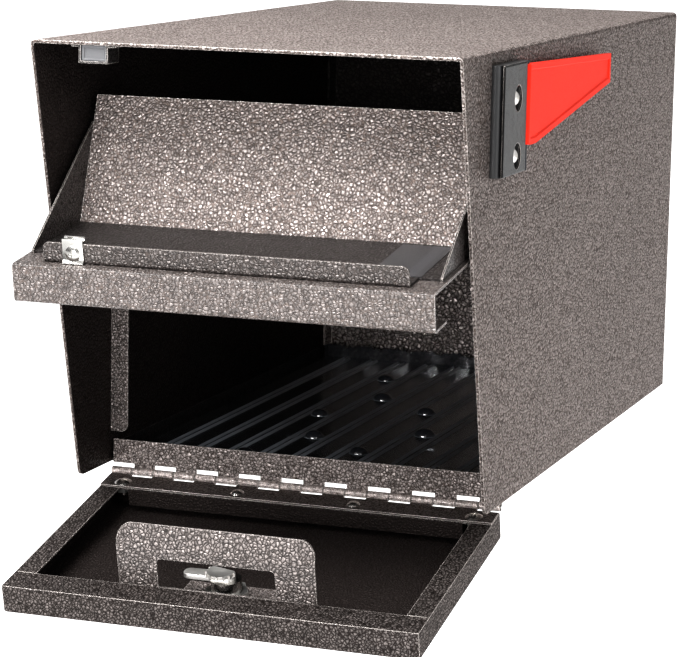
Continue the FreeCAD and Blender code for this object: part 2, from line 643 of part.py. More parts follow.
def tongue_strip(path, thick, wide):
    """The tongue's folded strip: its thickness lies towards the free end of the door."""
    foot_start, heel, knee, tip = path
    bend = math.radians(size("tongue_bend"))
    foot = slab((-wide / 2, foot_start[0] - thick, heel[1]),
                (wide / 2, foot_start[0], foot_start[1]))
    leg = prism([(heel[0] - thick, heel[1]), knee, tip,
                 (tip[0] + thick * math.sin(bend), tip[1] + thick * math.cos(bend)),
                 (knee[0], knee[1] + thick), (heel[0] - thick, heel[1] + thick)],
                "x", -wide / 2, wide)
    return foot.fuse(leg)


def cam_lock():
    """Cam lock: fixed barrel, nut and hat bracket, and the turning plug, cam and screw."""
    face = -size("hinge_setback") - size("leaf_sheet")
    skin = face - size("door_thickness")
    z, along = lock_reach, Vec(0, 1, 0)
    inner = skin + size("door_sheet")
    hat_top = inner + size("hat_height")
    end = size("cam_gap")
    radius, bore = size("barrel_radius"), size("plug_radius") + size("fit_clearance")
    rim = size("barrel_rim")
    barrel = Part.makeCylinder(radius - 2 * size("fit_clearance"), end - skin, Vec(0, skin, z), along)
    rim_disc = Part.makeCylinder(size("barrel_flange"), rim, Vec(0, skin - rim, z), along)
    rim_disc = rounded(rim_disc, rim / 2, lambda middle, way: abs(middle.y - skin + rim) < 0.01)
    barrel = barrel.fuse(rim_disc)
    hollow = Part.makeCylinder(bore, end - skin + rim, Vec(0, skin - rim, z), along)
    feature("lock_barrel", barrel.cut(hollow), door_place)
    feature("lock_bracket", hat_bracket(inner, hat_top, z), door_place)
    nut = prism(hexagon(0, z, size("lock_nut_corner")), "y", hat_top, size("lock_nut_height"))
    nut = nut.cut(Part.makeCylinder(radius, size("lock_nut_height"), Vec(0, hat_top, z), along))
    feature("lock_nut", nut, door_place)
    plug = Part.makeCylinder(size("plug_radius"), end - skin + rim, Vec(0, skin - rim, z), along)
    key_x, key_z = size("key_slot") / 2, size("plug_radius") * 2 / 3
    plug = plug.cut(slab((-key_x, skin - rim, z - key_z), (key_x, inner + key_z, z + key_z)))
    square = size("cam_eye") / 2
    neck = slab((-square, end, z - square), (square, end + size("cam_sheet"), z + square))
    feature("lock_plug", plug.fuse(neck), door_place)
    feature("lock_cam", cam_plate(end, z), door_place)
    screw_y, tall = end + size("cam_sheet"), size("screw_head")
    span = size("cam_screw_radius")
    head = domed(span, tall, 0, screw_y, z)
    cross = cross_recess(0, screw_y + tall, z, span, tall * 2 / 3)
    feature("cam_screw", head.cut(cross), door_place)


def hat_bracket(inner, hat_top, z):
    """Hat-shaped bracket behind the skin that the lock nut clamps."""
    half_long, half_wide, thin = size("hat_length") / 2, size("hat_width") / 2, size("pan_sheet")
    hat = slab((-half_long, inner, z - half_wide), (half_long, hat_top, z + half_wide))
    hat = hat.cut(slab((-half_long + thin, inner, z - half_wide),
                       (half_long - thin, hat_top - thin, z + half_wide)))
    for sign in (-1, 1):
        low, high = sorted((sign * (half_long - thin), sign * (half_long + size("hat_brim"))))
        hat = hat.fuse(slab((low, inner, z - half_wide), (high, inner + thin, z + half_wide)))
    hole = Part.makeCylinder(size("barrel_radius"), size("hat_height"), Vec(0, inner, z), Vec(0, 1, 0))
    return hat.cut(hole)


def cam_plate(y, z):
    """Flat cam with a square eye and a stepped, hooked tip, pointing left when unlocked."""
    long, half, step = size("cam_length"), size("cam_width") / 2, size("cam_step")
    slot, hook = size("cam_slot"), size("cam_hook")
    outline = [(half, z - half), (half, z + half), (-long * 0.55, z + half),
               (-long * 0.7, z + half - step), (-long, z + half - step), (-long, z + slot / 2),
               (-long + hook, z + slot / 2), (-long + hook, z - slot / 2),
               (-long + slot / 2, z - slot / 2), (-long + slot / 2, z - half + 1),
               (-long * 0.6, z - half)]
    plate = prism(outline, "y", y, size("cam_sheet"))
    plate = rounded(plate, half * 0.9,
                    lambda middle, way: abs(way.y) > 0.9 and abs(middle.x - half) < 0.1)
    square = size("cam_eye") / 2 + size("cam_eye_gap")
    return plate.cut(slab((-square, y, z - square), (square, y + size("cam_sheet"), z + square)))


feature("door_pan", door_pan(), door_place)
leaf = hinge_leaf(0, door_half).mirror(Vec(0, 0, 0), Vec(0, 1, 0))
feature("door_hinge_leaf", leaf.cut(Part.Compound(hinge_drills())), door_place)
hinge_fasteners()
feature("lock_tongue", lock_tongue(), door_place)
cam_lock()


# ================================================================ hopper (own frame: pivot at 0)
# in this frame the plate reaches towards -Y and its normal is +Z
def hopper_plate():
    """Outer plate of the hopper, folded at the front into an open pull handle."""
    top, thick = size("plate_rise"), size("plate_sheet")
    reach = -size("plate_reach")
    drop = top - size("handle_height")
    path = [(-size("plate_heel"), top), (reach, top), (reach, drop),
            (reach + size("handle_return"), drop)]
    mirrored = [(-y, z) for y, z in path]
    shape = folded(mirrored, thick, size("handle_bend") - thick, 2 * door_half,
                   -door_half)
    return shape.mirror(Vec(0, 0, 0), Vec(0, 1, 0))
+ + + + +
* **Task instructions**
Return nothing but the lines from the start of the listing above through the line containing "return foot.fuse(leg)", exactly as given.

* **Output for this task**
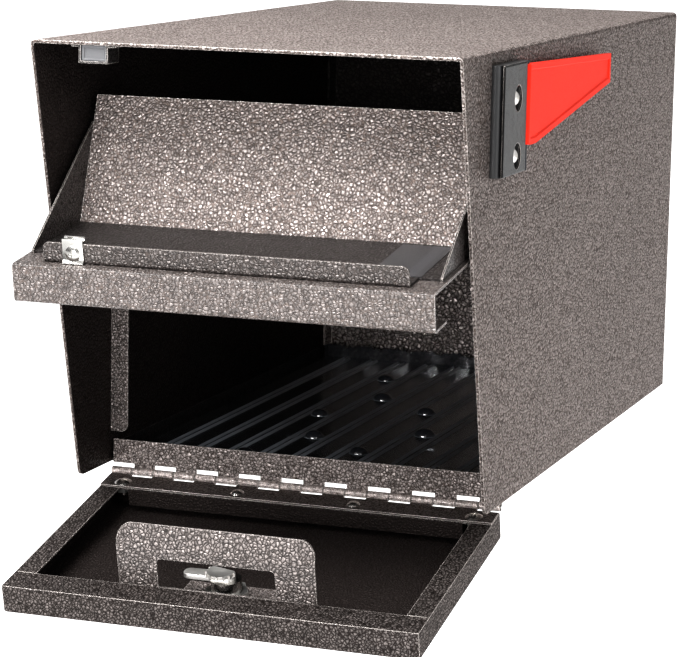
Continue the FreeCAD and Blender code for this object: part 2, from line 643 of part.py. More parts follow.
def tongue_strip(path, thick, wide):
    """The tongue's folded strip: its thickness lies towards the free end of the door."""
    foot_start, heel, knee, tip = path
    bend = math.radians(size("tongue_bend"))
    foot = slab((-wide / 2, foot_start[0] - thick, heel[1]),
                (wide / 2, foot_start[0], foot_start[1]))
    leg = prism([(heel[0] - thick, heel[1]), knee, tip,
                 (tip[0] + thick * math.sin(bend), tip[1] + thick * math.cos(bend)),
                 (knee[0], knee[1] + thick), (heel[0] - thick, heel[1] + thick)],
                "x", -wide / 2, wide)
    return foot.fuse(leg)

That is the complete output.